Technical Indicators (daily chart)

S&P 500 is above its 50-day MA = Bullish

MACD (S&P 500; 19,39,9) is above its zero line = Bullish

MACD (S&P 500; 19,39,9) is above its signal line = Bullish

S&P 500 support @ 2500

 

Sentiment Indicators (+RSI)

II survey: (Oct. 10): 60.4% Bulls; 15.1% Bears = Bearish

AAII survey: (Oct. 11): 39.8% Bulls; 26.9% Bears = Neutral

VIX: @ 9.61 = Bearish

RSI: (S&P 500) @ 72.39 = Overbought

Comment: I’ve run out of ways to describe how overbought this market is.
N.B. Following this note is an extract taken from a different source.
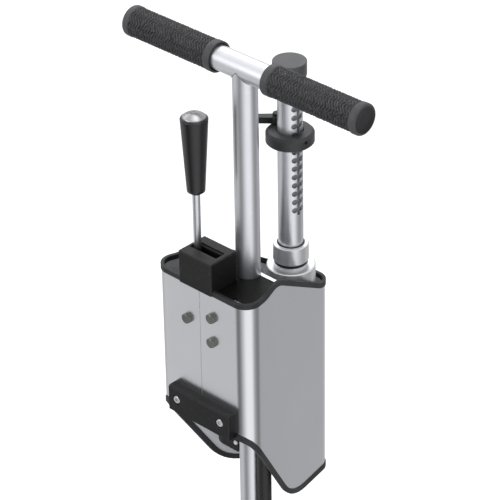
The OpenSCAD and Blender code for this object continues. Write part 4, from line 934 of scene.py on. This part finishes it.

This from Adam Taggart via Peak Prosperity (thanks to Lance Roberts for the heads-up):

  1. It has been over 100 months (more than 8.5 years) since the current bull market began in April of 2009.
  2. It has been 15 months since the last (and very brief) drop of 5% in the S&P 500.
  3. This past September saw record low volatility, including a stretch now claimed to be “the most peaceful days in the history of the markets.”
  4. Since last year’s presidential election, at which point the markets were already considered dangerously overvalued, the DJIA is up over 20%.
  5. The Dow, S&P and the Nasdaq are all trading at all-time highs.

Anyway you look at it, this low volatile market is in the danger zone and has been for a while. Could the market continue to go higher from here? Absolutely. That is why so many investors are not selling their index funds or stocks. Apparently, most investors believe they will be able to get out in time. When the next correction and bear market arrives (it always arrives), it’s unknown how millions of investors will know it’s time to get out. Many won’t get out and will grit their teeth and hold (typically until the pain gets too great).

Bottom line: This bull market has gone on longer and farther than most imagined. Even a number of bullish pros are getting cautious. When you look at the data points above, you must be cautious, using stop losses when possible. Technically, we’re at historic levels, and when this market unwinds one day, it will be mammoth. The longer the market rises, the more most investors believe the market will keep rising (it’s human nature). In addition, look at the RSI, at over 70, which is always a clue a short-term pullback is near (when over 70).